The Power and Mystique of Economics:
Sharing the Power, Eliminating the Magic
When economics or the economy is mentioned, most people immediately think of commercial business activity, dollar flows of income, jobs, and markets. They also think in terms of quantities: numbers of jobs, dollars of income, and prices. Economics, in ordinary thinking, is the quantitative weighing of dollar costs and commercial values.
The common perception is that qualitative concerns about the noncommercial or nonbusiness aspects of our lives are "noneconomic." Thus, concerns about the preservation of natural areas or wildlife, about the quality of the air or water, or about the character of our communities are thought of as noneconomic, aesthetic, moral, or political concerns.
This book will attempt to show that nothing could be further from the truth. Economics, even market-oriented economics, is mainly about the provision or protection of qualities. Individuals' and groups' subjective judgments about quality dominate all economic activity. Ultimately, economics is not primarily about business, money, and markets. Its focus is far broader than that. In fact, a narrow, quantitative, market definition of economics so grossly distorts economic analysis that it ceases to be a safe or reliable guide to public economic policy. Only if economics is forced beyond these conventional limits is it actually useful.

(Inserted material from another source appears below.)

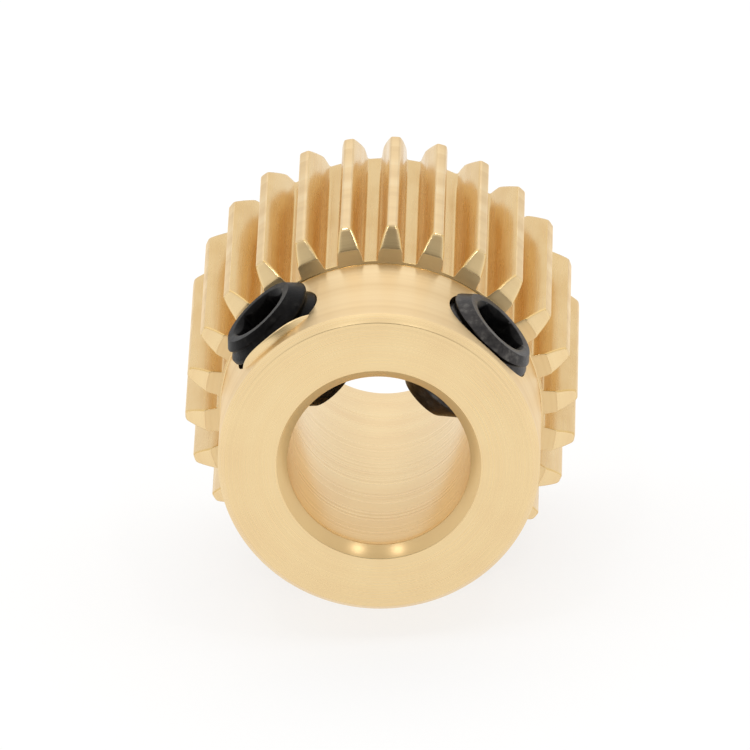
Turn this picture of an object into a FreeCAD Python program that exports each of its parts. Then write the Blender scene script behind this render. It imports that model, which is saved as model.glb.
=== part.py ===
import FreeCAD, Part
import math
import os

from FreeCAD import Vector

# Extruder drive gear: a brass toothed ring and plain hub in one piece, with two grub screws.
# The bore runs along Y. The origin is on the bore axis, at the shoulder between the hub and
# the toothed ring. The hub points to -Y and the gear lies on its teeth, +Z up. Millimetres.

# Gear
TOOTH_COUNT = 26
TIP_RADIUS = 5.40
ROOT_RADIUS = 4.48
HUB_RADIUS = 4.40
BORE_RADIUS = 2.50
HUB_LENGTH = 3.70
RING_LENGTH = 7.30

# Tooth section: half widths at the tip, half way down the flank and at the root
TIP_HALF_WIDTH = 0.13
MIDDLE_HALF_WIDTH = 0.288
ROOT_HALF_WIDTH = 0.35
TIP_ROUNDING = 0.09
ROOT_ROUNDING = 0.06

# Edge breaks: each chamfer's size across the bore axis, and its length along it
RING_CHAMFER = 0.54
RING_CHAMFER_LENGTH = 0.42
HUB_CHAMFER = 0.18
HUB_CHAMFER_LENGTH = 0.25
BORE_CHAMFER = 0.30
BORE_CHAMFER_LENGTH = 0.30
BORE_RELIEF = 0.01
BORE_RELIEF_MARGIN = 0.1

# Grub screws: M3 x 3, hexagon socket, cup point
SCREW_LENGTH = 3.0
THREAD_RADIUS = 1.45
THREAD_PITCH = 0.5
THREAD_DEPTH = 0.29
THREAD_CREST = 0.06
THREAD_FLOOR = 0.10
SCREW_END_RADIUS = 1.12
SCREW_END_CHAMFER = 0.33
POINT_RADIUS = 0.70
CUP_RADIUS = 0.58
CUP_DEPTH = 0.30
SOCKET_ACROSS_FLATS = 1.5
SOCKET_DEPTH = 1.3
SOCKET_MOUTH_RADIUS = 0.93

# Screw places: the angle of each hole from +X towards +Z, and where its outer end stands
SCREW_HOLE_RADIUS = 1.50
SCREW_FROM_HUB_FACE = 2.0
LEFT_SCREW_ANGLE = 128.5
RIGHT_SCREW_ANGLE = 41.5
LEFT_SCREW_OUTER_END = 4.95
RIGHT_SCREW_OUTER_END = 4.68
LEFT_SOCKET_TURN = 12.0
RIGHT_SOCKET_TURN = 5.0

# Derived
TOOTH_PITCH_ANGLE = 360.0 / TOOTH_COUNT
FIRST_TOOTH_ANGLE = 90.0 + TOOTH_PITCH_ANGLE / 2.0
MIDDLE_RADIUS = (TIP_RADIUS + ROOT_RADIUS) / 2.0
HUB_FACE = -HUB_LENGTH
SCREW_Y = HUB_FACE + SCREW_FROM_HUB_FACE
BORE_AXIS = Vector(0, 1, 0)
PAST = 1.0
SPIRAL_STEPS = 8


def around_bore(radius, angle, y=0.0):
    """Point at a radius and an angle in degrees from +X towards +Z."""
    turn = math.radians(angle)
    return Vector(radius * math.cos(turn), y, radius * math.sin(turn))


def around_screw(radius, turn):
    """Point at a radius and an angle in radians about a screw's own axis, Z."""
    return Vector(radius * math.cos(turn), radius * math.sin(turn), 0)


def flank_point(radius, half_width, tooth_angle, side):
    """Point on one flank of a tooth, side -1 before the tooth's centre and +1 after it."""
    offset = math.degrees(math.asin(half_width / radius))
    return around_bore(radius, tooth_angle + side * offset)


def turned(points, axis):
    """Solid of revolution of (radius, distance along the axis) points about the bore or Z axis."""
    corners = [Vector(radius, 0, along) for radius, along in points]
    if axis == BORE_AXIS:
        corners = [Vector(radius, along, 0) for radius, along in points]
    outline = Part.makePolygon(corners + [corners[0]])
    return Part.Face(outline).revolve(Vector(0, 0, 0), axis, 360)


def tooth_outline():
    """Closed outline of all the teeth: two flank arcs, a tip arc and a floor arc for each."""
    edges = []
    for number in range(TOOTH_COUNT):
        angle = FIRST_TOOTH_ANGLE + number * TOOTH_PITCH_ANGLE
        next_angle = angle + TOOTH_PITCH_ANGLE
        root_in = flank_point(ROOT_RADIUS, ROOT_HALF_WIDTH, angle, -1)
        middle_in = flank_point(MIDDLE_RADIUS, MIDDLE_HALF_WIDTH, angle, -1)
        tip_in = flank_point(TIP_RADIUS, TIP_HALF_WIDTH, angle, -1)
        tip_out = flank_point(TIP_RADIUS, TIP_HALF_WIDTH, angle, 1)
        middle_out = flank_point(MIDDLE_RADIUS, MIDDLE_HALF_WIDTH, angle, 1)
        root_out = flank_point(ROOT_RADIUS, ROOT_HALF_WIDTH, angle, 1)
        next_root = flank_point(ROOT_RADIUS, ROOT_HALF_WIDTH, next_angle, -1)
        floor_middle = around_bore(ROOT_RADIUS, angle + TOOTH_PITCH_ANGLE / 2.0)
        edges.append(Part.Arc(root_in, middle_in, tip_in).toShape())
        edges.append(Part.Arc(tip_in, around_bore(TIP_RADIUS, angle), tip_out).toShape())
        edges.append(Part.Arc(tip_out, middle_out, root_out).toShape())
        edges.append(Part.Arc(root_out, floor_middle, next_root).toShape())
    return Part.Wire(edges)


def edges_along_bore(solid, low_radius, high_radius):
    """The straight edges along the bore whose distance from the axis is in the given band."""
    found = []
    for edge in solid.Edges:
        start = edge.Vertexes[0].Point
        end = edge.Vertexes[-1].Point
        radius = math.hypot(start.x, start.z)
        if abs(start.y - end.y) > RING_LENGTH / 2.0 and low_radius < radius < high_radius:
            found.append(edge)
    return found


def toothed_ring():
    """The toothed ring with rounded tooth corners and a chamfer at both ends."""
    ring = Part.Face(tooth_outline()).extrude(BORE_AXIS * RING_LENGTH)
    ring = ring.makeFillet(TIP_ROUNDING, edges_along_bore(ring, MIDDLE_RADIUS, TIP_RADIUS + PAST))
    ring = ring.makeFillet(ROOT_ROUNDING, edges_along_bore(ring, 0, MIDDLE_RADIUS))
    envelope = turned([
        (0, 0),
        (TIP_RADIUS - RING_CHAMFER, 0),
        (TIP_RADIUS + RING_CHAMFER, 2 * RING_CHAMFER_LENGTH),
        (TIP_RADIUS + RING_CHAMFER, RING_LENGTH - 2 * RING_CHAMFER_LENGTH),
        (TIP_RADIUS - RING_CHAMFER, RING_LENGTH),
        (0, RING_LENGTH),
    ], BORE_AXIS)
    return ring.common(envelope)


def hub():
    """The plain hub, with its outer edge broken at the front face."""
    return turned([
        (0, HUB_FACE),
        (HUB_RADIUS - HUB_CHAMFER, HUB_FACE),
        (HUB_RADIUS, HUB_FACE + HUB_CHAMFER_LENGTH),
        (HUB_RADIUS, 0),
        (0, 0),
    ], BORE_AXIS)


def bore():
    """The space of the through bore, flared at both mouths.

    From the screw holes forward it opens by the relief, so that a raised thread edge clears the shaft.
    """
    past_mouth = BORE_RADIUS + 2 * BORE_CHAMFER
    relief_end = HUB_FACE + BORE_CHAMFER_LENGTH * (1 - BORE_RELIEF / BORE_CHAMFER)
    relief_start = SCREW_Y + SCREW_HOLE_RADIUS + BORE_RELIEF_MARGIN
    return turned([
        (0, HUB_FACE - BORE_CHAMFER_LENGTH),
        (past_mouth, HUB_FACE - BORE_CHAMFER_LENGTH),
        (BORE_RADIUS + BORE_RELIEF, relief_end),
        (BORE_RADIUS, relief_start),
        (BORE_RADIUS, RING_LENGTH - BORE_CHAMFER_LENGTH),
        (past_mouth, RING_LENGTH + BORE_CHAMFER_LENGTH),
        (0, RING_LENGTH + BORE_CHAMFER_LENGTH),
    ], BORE_AXIS)


def screw_hole(angle):
    """The space of one cross hole, from the bore axis out through the hub."""
    start = Vector(0, SCREW_Y, 0)
    return Part.makeCylinder(SCREW_HOLE_RADIUS, HUB_RADIUS + PAST, start, around_bore(1, angle))


def drive_gear():
    """The one-piece gear: ring and hub joined, then bored and cross drilled."""
    gear = toothed_ring().fuse(hub())
    gear = gear.cut(bore())
    for angle in (LEFT_SCREW_ANGLE, RIGHT_SCREW_ANGLE):
        gear = gear.cut(screw_hole(angle))
    return gear


def spiral(start_radius, end_radius, start_turn, end_turn):
    """Curve about Z whose radius changes evenly with the angle."""
    points = []
    for step in range(SPIRAL_STEPS + 1):
        share = step / SPIRAL_STEPS
        radius = start_radius + (end_radius - start_radius) * share
        points.append(around_screw(radius, start_turn + (end_turn - start_turn) * share))
    curve = Part.BSplineCurve()
    curve.interpolate(points)
    return curve.toShape()


def threaded_rod():
    """A rod with a helical thread: its cross section, turned once for each pitch it rises."""
    floor_radius = THREAD_RADIUS - THREAD_DEPTH
    crest_turn = 2 * math.pi * THREAD_CREST / THREAD_PITCH
    floor_turn = 2 * math.pi * THREAD_FLOOR / THREAD_PITCH
    flank_turn = math.pi - (crest_turn + floor_turn) / 2.0
    crest_end = crest_turn / 2.0
    floor_start = crest_end + flank_turn
    floor_end = floor_start + floor_turn
    crest = Part.Arc(
        around_screw(THREAD_RADIUS, -crest_end),
        around_screw(THREAD_RADIUS, 0),
        around_screw(THREAD_RADIUS, crest_end),
    )
    floor = Part.Arc(
        around_screw(floor_radius, floor_start),
        around_screw(floor_radius, (floor_start + floor_end) / 2.0),
        around_screw(floor_radius, floor_end),
    )
    section = Part.Wire([
        crest.toShape(),
        spiral(THREAD_RADIUS, floor_radius, crest_end, floor_start),
        floor.toShape(),
        spiral(floor_radius, THREAD_RADIUS, floor_end, floor_end + flank_turn),
    ])
    length = SCREW_LENGTH + 2 * THREAD_PITCH
    axis = Part.Wire([Part.makeLine(Vector(0, 0, 0), Vector(0, 0, length))])
    sweep = Part.BRepOffsetAPI.MakePipeShell(axis)
    sweep.setAuxiliarySpine(Part.Wire(Part.makeHelix(THREAD_PITCH, length, THREAD_RADIUS)), True, 0)
    sweep.add(section, False, False)
    sweep.build()
    sweep.makeSolid()
    rod = sweep.shape()
    rod.translate(Vector(0, 0, -THREAD_PITCH))
    return rod


def socket():
    """The space of the hexagon socket: flats, coned floor and a small mouth chamfer."""
    corner_radius = SOCKET_ACROSS_FLATS / math.sqrt(3)
    corners = []
    for number in range(6):
        corners.append(around_screw(corner_radius, math.radians(60 * number)))
    hexagon = Part.Face(Part.makePolygon(corners + [corners[0]]))
    hexagon.translate(Vector(0, 0, SCREW_LENGTH - SOCKET_DEPTH))
    flats = hexagon.extrude(Vector(0, 0, SOCKET_DEPTH + PAST))
    floor_radius = SOCKET_ACROSS_FLATS / 2.0
    floor_depth = floor_radius / math.sqrt(3)
    floor = turned([
        (0, SCREW_LENGTH - SOCKET_DEPTH - floor_depth),
        (floor_radius, SCREW_LENGTH - SOCKET_DEPTH),
        (0, SCREW_LENGTH - SOCKET_DEPTH),
    ], Vector(0, 0, 1))
    mouth = turned([
        (0, SCREW_LENGTH - SOCKET_MOUTH_RADIUS),
        (SOCKET_MOUTH_RADIUS + PAST, SCREW_LENGTH + PAST),
        (0, SCREW_LENGTH + PAST),
    ], Vector(0, 0, 1))
    return flats.fuse(floor).fuse(mouth)


def grub_screw():
    """One screw standing on its cup point at the origin, socket up."""
    outer_radius = THREAD_RADIUS + THREAD_DEPTH
    end_slope = SCREW_END_CHAMFER / (THREAD_RADIUS - SCREW_END_RADIUS)
    envelope = turned([
        (0, CUP_DEPTH),
        (CUP_RADIUS, 0),
        (POINT_RADIUS, 0),
        (outer_radius, outer_radius - POINT_RADIUS),
        (outer_radius, SCREW_LENGTH - end_slope * (outer_radius - SCREW_END_RADIUS)),
        (SCREW_END_RADIUS, SCREW_LENGTH),
        (0, SCREW_LENGTH),
    ], Vector(0, 0, 1))
    return threaded_rod().common(envelope).cut(socket())


def placed_screw(angle, outer_end, socket_turn):
    """A screw moved into the hole at the given angle, its outer end at the given radius."""
    screw = grub_screw()
    screw.rotate(Vector(0, 0, 0), Vector(0, 0, 1), socket_turn)
    screw.translate(Vector(0, 0, outer_end - SCREW_LENGTH))
    screw.rotate(Vector(0, 0, 0), BORE_AXIS, 90 - angle)
    screw.translate(Vector(0, SCREW_Y, 0))
    return screw


def save(name, shape):
    """Write one part, and print what shows that it is one sound solid."""
    shape = shape.removeSplitter()
    if len(shape.Solids) == 1:
        shape = shape.Solids[0]
    shape.exportStep("parts/" + name + ".step")
    print(name, "valid", shape.isValid(), "solids", len(shape.Solids), "volume", round(shape.Volume, 3))


os.makedirs("parts", exist_ok=True)
save("drive_gear", drive_gear())
save("grub_screw_left", placed_screw(LEFT_SCREW_ANGLE, LEFT_SCREW_OUTER_END, LEFT_SOCKET_TURN))
save("grub_screw_right", placed_screw(RIGHT_SCREW_ANGLE, RIGHT_SCREW_OUTER_END, RIGHT_SOCKET_TURN))
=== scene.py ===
import math

import bmesh
import bpy
from mathutils import Matrix, Vector


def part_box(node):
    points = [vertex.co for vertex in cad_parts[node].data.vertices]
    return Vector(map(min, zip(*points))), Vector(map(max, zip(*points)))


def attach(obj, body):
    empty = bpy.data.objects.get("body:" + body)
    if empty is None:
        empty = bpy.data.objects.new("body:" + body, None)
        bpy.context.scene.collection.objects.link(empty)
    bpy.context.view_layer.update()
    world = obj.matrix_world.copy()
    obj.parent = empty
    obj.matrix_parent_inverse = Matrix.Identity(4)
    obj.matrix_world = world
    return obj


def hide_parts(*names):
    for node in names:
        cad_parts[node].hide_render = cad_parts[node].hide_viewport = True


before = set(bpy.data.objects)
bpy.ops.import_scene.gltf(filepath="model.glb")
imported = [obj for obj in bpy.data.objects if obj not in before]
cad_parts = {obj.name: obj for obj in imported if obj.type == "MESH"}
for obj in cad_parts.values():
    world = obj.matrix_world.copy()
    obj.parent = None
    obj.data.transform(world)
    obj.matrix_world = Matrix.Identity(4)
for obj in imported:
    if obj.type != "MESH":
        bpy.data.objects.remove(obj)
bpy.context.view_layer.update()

# The gear's bore runs along Y, its hub points to -Y, and the origin is at the shoulder between
# the hub and the toothed ring. Lengths here are in millimetres, and MM turns them into metres.
MM = 0.001

# ---------------------------------------------------------------------------
# Driving dimensions
# ---------------------------------------------------------------------------

# Places read from the frame
gear_low, gear_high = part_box("drive_gear")
HUB_FACE = gear_low.y / MM
RING_LENGTH = gear_high.y / MM
FLOOR_HEIGHT = gear_low.z / MM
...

This chapter outlines the general problems with which this book will attempt to deal, namely the destructive impact of that narrow, market-oriented, quantitative definition of economics. It then outlines the approach we will take to demonstrate the dominant role quality and noncommercial resources play in determining economic welfare. Finally, this broader approach is applied to the analysis of the local economy and the determinants of local economic well-being.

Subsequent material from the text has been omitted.